On 26 Oct, 09:49 pm, _...@lvh.io wrote:
Hi everyone,
I'm working on #6749 for porting t.p.logfile to python3. I'm dealing
with
some test failures, which you can see from the buildbot here:
http://buildbot.twistedmatrix.com/builders/python-3.3-tests/builds/1602/steps/shell/logs/stdio
I have pasted the relevant bit into a gist here:
https://gist.github.com/lvh/7174766
I think what's happening is that LogFile.write should take native
strings
(since that's what log.msg takes). However, I'm opening all files in
binary
mode, since that's on the reviewer checklist (point 8) for the Python 3
porting plan.
Argh. I was all set up to object to the "...should take native strings"
bit but then I reviewed some history.
If you haven't already, read
<https://twistedmatrix.com/trac/ticket/5932>. In hindsight, it would
have been nice if this branch had come with documentation of some kind.
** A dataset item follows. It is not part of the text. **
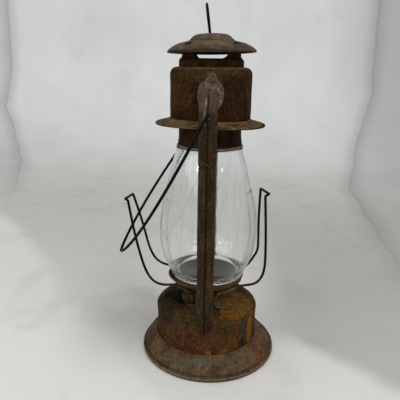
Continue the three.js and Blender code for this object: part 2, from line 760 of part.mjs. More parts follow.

From what I can tell, this means:
1. yep, `log.msg` takes native strings
2. LogPublisher doesn't do anything with encoding or decoding
3. a log observer can choose to do whatever it wants with what it gets
(but it should be prepared to handle bytes on python 2 and unicode
on python 3)
So... invent some policy. What encoding does Twisted's built-in file
log observer use for the files it writes? Up until now the answer has
been ASCII because it doesn't try to handle unicode so anything non-
ASCII results in exceptions (unless you're using PyGTK... let's not go
there).
UTF-8 is obviously the only possible correct answer, I guess. This
needs to be documented, of course.
And I predict that next someone will come along with a feature request
for a command-line option to twistd to make it write logs with a
different encoding. :(
Whether you open the file in binary mode or not is up to you in this
case, I think. You could do that and handle the encoding yourself or
you could open it in text mode with the right encoding and let it handle
the encoding.
The blanket statement on
https://twistedmatrix.com/trac/wiki/Plan/Python3 about open calls is
perhaps slightly too general. It seems like that should apply to cases
where the behavior is not supposed to be changing - which should be the
case for the majority of porting work. However, `log.msg` has already
changed behavior as part of the port.
*Or*, it now occurs to me, just stick with the ASCII-only policy that's
already in place. I'd even say this is more correct since porting isn't
supposed to change behavior. Leave support for some other codec for
another ticket (perhaps #989). Apart from being simpler (I hope) and
avoiding breaching the documented porting guidelines, this also means
someone will actually have to think about unicode support on Python 2 as
well. Saying we support unicode in the logging system is a lot better
than saying we support unicode in the logging system on Python 3 only.